The problem with a patent pool (see the MPEGLA for details on a current one) is the buy-in and cost to participate. These by their nature tend to be very monopolistic in nature and are also often rigged to drive out competition and certainly to set the barriers of entry for new start-ups from getting involved.
It is a real trick, too, in terms of trying to "divide the capital fairly". Organizations like ASCAP have been collecting money for years on behalf of individual song writers but almost without exception have never actually paid those royalties to anybody but the very largest organizations involved. In the end, it is the occasional and part-time innovator that gets screwed completely.
Of the three major "intellectual property law" branches, patents, copyright, and trademarks, I'd say patents are by far and away the most onerous in terms of the complications they provide to genuine market competition and the complete lack of protection "of the little guy" when somebody new to the system shows up. I've said repeatedly that patents are nothing more than a legal scam that screws over the private inventor and is just a way to part a fool from his money.... the fool in this case is the one who thinks that patents actually offer some sort of protection to their invention.

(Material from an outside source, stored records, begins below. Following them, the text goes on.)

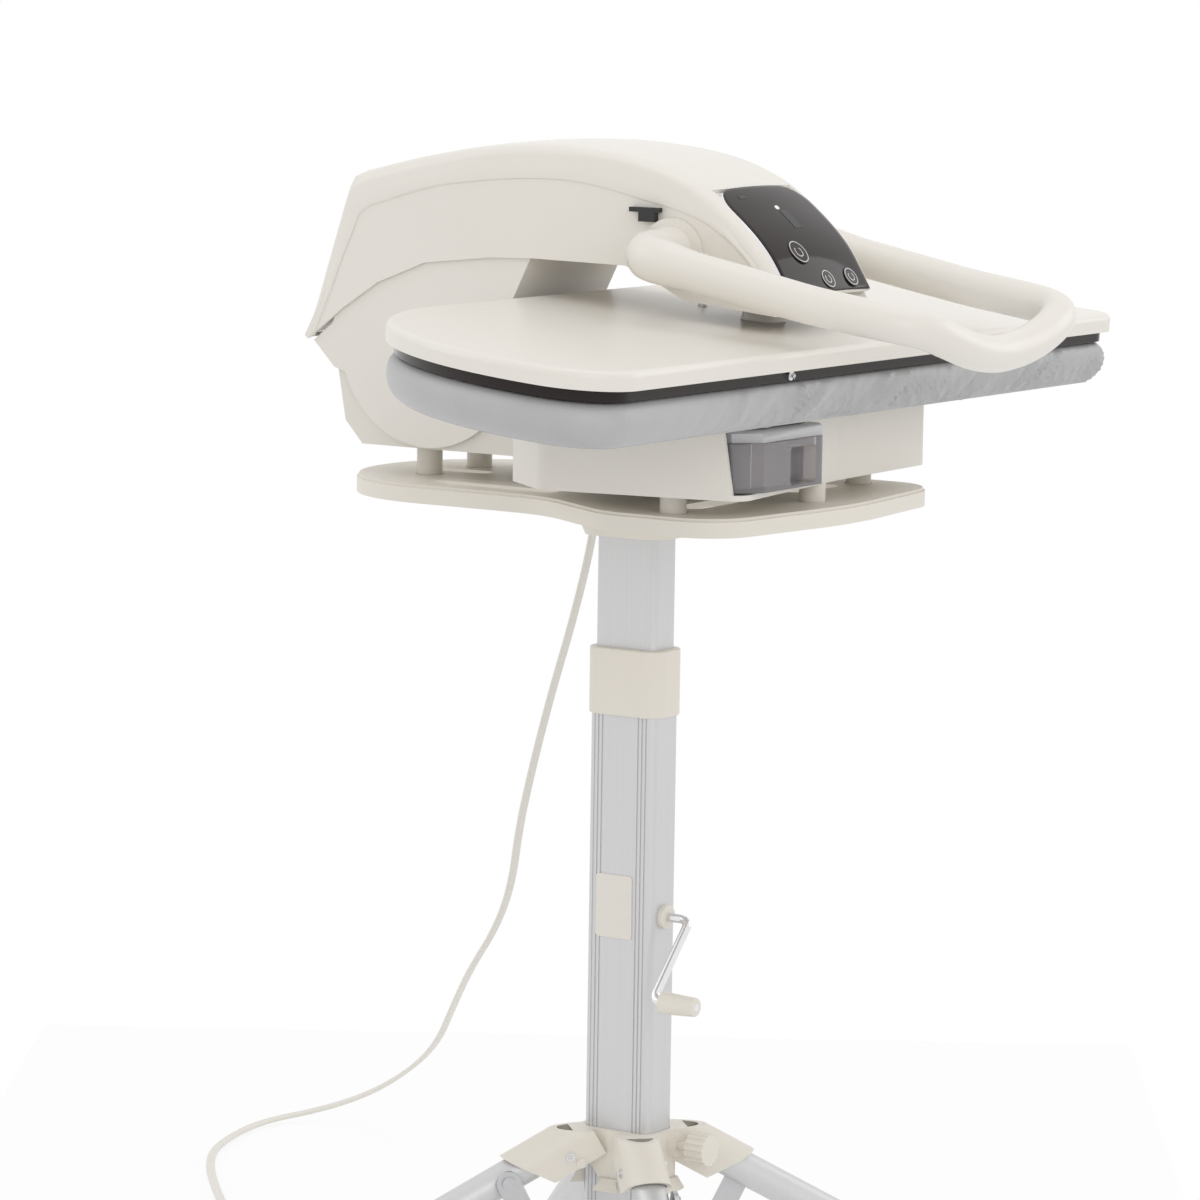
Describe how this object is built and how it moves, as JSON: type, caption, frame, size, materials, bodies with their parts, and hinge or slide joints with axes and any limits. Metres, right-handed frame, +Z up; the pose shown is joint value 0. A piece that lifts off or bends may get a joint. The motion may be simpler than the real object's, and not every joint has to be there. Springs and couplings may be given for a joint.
{
  "type": "steam ironing press",
  "caption": "Steam ironing press with a long padded board and hinged pressing arm, on a crank-up mast with folding legs",
  "frame": {"origin": "on the floor under the axis of the mast", "axes": "+Z up, -Y towards the user, X along the ironing board with the rounded nose at -X"},
  "size_m": [0.871, 0.954, 0.8381],
  "materials": {
    "cream": "satin moulded cream",
    "beige": "moulded beige",
    "alloy": "satin anodised",
    "steel": "brushed",
    "chrome": "polished",
    "dark_gloss": "polished dark",
    "black": "satin black",
    "cover_cloth": "metallised cotton",
    "smoke": "tinted clear",
    "rubber": "matt pale",
    "circuit": "circuit board",
    "cord": "pale cord sheath",
    "grey": "moulded grey"
  },
  "bodies": {
    "stand": {"mast_lower": "alloy", "mast_collar": "beige", "crank_bush": "beige", "foot_collar": "beige", "label_plate": "beige", "cord_free": "cord", "cord_coil": "cord", "plug": "cord"},
    "hub": {"leg_hub": "beige"},
    "clamp_knob": {"hub_knob": "beige"},
    "crank": {"crank_rod": "chrome", "crank_pinion": "steel"},
    "grip": {"crank_grip": "beige"},
    "press": {"mast_upper": "alloy", "lift_rack": "steel", "tray": "beige", "tray_socket": "beige", "base_pan": "cream", "base_casing": "cream", "base_feet": "cream", "pivot_frame": "steel", "pivot_shaft": "steel", "lift_springs": "steel", "water_pump": "grey", "power_board": "circuit", "cord_gland": "cream", "press_board": "steel", "pad": "cover_cloth"},
    "tank": {"water_tank": "smoke", "tank_lid": "smoke"},
    "arm": {"arm_top_cover": "cream", "arm_casing": "cream", "arm_neck": "cream", "arm_beam": "steel", "plate_bracket": "cream", "handle_bosses": "cream", "control_panel": "dark_gloss", "control_board": "circuit", "heated_plate": "alloy", "heat_guard": "dark_gloss", "plate_cover": "cream", "lock_lever": "black"},
    "handle": {"handle": "cream"},
    "power_button": {"power_button": "grey"},
    "mode_button": {"mode_button": "grey"},
    "steam_button": {"steam_button": "grey"},
    "leg_rear_right": {"leg_rear_right": "alloy", "foot_cap_rear_right": "rubber"},
    "brace_rear_right": {"brace_rear_right": "steel"},
    "leg_rear_left": {"leg_rear_left": "alloy", "foot_cap_rear_left": "rubber"},
    "brace_rear_left": {"brace_rear_left": "steel"},
    "leg_front_left": {"leg_front_left": "alloy", "foot_cap_front_left": "rubber"},
    "brace_front_left": {"brace_front_left": "steel"},
    "leg_front_right": {"leg_front_right": "alloy", "foot_cap_front_right": "rubber"},
    "brace_front_right": {"brace_front_right": "steel"}
  },
  "joints": [
    {"name": "hub_slide", "type": "slide", "parent": "stand", "child": "hub", "axis": [0, 0, 1], "range_m": [0, 0.0298]},
    {"name": "knob_turn", "type": "hinge", "parent": "hub", "child": "clamp_knob", "pos_m": [0.008, -0.053, 0.177], "axis": [0, -1, 0], "continuous": true},
    {"name": "leg_fold_rear_right", "type": "hinge", "parent": "hub", "child": "leg_rear_right", "pos_m": [0.03253, 0.03253, 0.1744], "axis": [-0.7071, 0.7071, 0], "range_deg": [0, 48.9]},
    {"name": "brace_fold_rear_right", "type": "hinge", "parent": "stand", "child": "brace_rear_right", "pos_m": [0.02616, 0.02616, 0.062], "axis": [0.7071, -0.7071, 0], "range_deg": [0, 16.48]},
    {"name": "leg_fold_rear_left", "type": "hinge", "parent": "hub", "child": "leg_rear_left", "pos_m": [-0.03253, 0.03253, 0.1744], "axis": [-0.7071, -0.7071, 0], "range_deg": [0, 48.9]},
    {"name": "brace_fold_rear_left", "type": "hinge", "parent": "stand", "child": "brace_rear_left", "pos_m": [-0.02616, 0.02616, 0.062], "axis": [0.7071, 0.7071, 0], "range_deg": [0, 16.48]},
    {"name": "leg_fold_front_left", "type": "hinge", "parent": "hub", "child": "leg_front_left", "pos_m": [-0.03253, -0.03253, 0.1744], "axis": [0.7071, -0.7071, 0], "range_deg": [0, 48.9]},
    {"name": "brace_fold_front_left", "type": "hinge", "parent": "stand", "child": "brace_front_left", "pos_m": [-0.02616, -0.02616, 0.062], "axis": [-0.7071, 0.7071, 0], "range_deg": [0, 16.48]},
    {"name": "leg_fold_front_right", "type": "hinge", "parent": "hub", "child": "leg_front_right", "pos_m": [0.03253, -0.03253, 0.1744], "axis": [0.7071, 0.7071, 0], "range_deg": [0, 48.9]},
    {"name": "brace_fold_front_right", "type": "hinge", "parent": "stand", "child": "brace_front_right", "pos_m": [0.02616, -0.02616, 0.062], "axis": [-0.7071, -0.7071, 0], "range_deg": [0, 16.48]},
    {"name": "lift", "type": "slide", "parent": "stand", "child": "press", "axis": [0, 0, 1], "range_m": [-0.06, 0.14]},
    {"name": "crank_turn", "type": "hinge", "parent": "stand", "child": "crank", "pos_m": [0, -0.03, 0.331], "axis": [0, -1, 0], "range_deg": [-491.11, 1145.92]},
    {"name": "grip_spin", "type": "hinge", "parent": "crank", "child": "grip", "pos_m": [-0.04365, -0.066, 0.28419], "axis": [0, -1, 0], "continuous": true},
    {"name": "tank_slide", "type": "slide", "parent": "press", "child": "tank", "axis": [0, -1, 0], "range_m": [0, 0.13]},
    {"name": "arm_open", "type": "hinge", "parent": "press", "child": "arm", "pos_m": [0, 0.131, 0.704], "axis": [-1, 0, 0], "range_deg": [0, 34]},
    {"name": "handle_turn", "type": "hinge", "parent": "arm", "child": "handle", "pos_m": [0, -0.062, 0.772], "axis": [-1, 0, 0], "range_deg": [0, 24]},
    {"name": "power_button_press", "type": "slide", "parent": "arm", "child": "power_button", "axis": [0, 0.766, -0.6428], "range_m": [0, 0.0015], "stiffness_N_per_m": 800},
    {"name": "mode_button_press", "type": "slide", "parent": "arm", "child": "mode_button", "axis": [0, 0.829, -0.5592], "range_m": [0, 0.0015], "stiffness_N_per_m": 800},
    {"name": "steam_button_press", "type": "slide", "parent": "arm", "child": "steam_button", "axis": [0, 0.829, -0.5592], "range_m": [0, 0.0015], "stiffness_N_per_m": 800}
  ],
  "couplings": [
    {"joint": "leg_fold_rear_right", "follows": "hub_slide", "rad_per_m": 28.64},
    {"joint": "brace_fold_rear_right", "follows": "hub_slide", "rad_per_m": 9.652},
    {"joint": "leg_fold_rear_left", "follows": "hub_slide", "rad_per_m": 28.64},
    {"joint": "brace_fold_rear_left", "follows": "hub_slide", "rad_per_m": 9.652},
    {"joint": "leg_fold_front_left", "follows": "hub_slide", "rad_per_m": 28.64},
    {"joint": "brace_fold_front_left", "follows": "hub_slide", "rad_per_m": 9.652},
    {"joint": "leg_fold_front_right", "follows": "hub_slide", "rad_per_m": 28.64},
    {"joint": "brace_fold_front_right", "follows": "hub_slide", "rad_per_m": 9.652},
    {"joint": "crank_turn", "follows": "lift", "rad_per_m": 142.86}
  ]
}
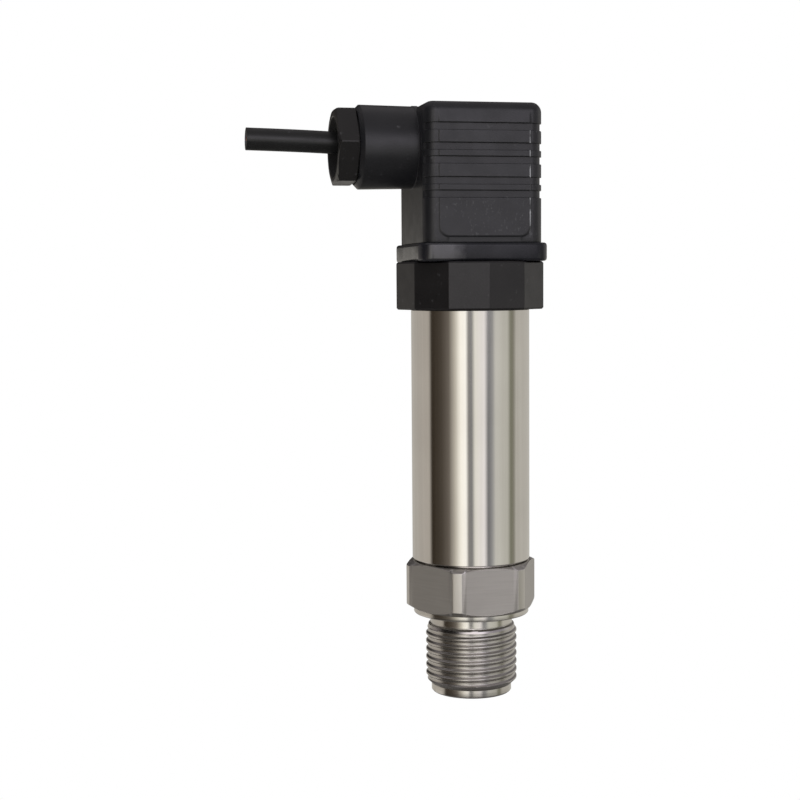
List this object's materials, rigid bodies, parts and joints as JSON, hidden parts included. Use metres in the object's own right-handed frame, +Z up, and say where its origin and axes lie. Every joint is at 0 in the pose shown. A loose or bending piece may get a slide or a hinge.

Repeatedly, as was mentioned with the aircraft industry and I should add the patent fight that Philo Farnsworth also had to go through in regards to the development of electronic television (he eventually won... but it literally took him a lifetime to collect and fight for credit that still is not properly given) there is very little productive that happens in regards to patents. If, as was done by both Philo Farnsworth and the Wright Brothers, you create your own factory and make your invention by putting some skin in the game.... there might be some value in terms of a defensive application of patents to keep competitors temporarily from completely copying your ideas. You will never make millions by coming up with a unique product, patenting the thing, and then trying to "sell" the invention to somebody else.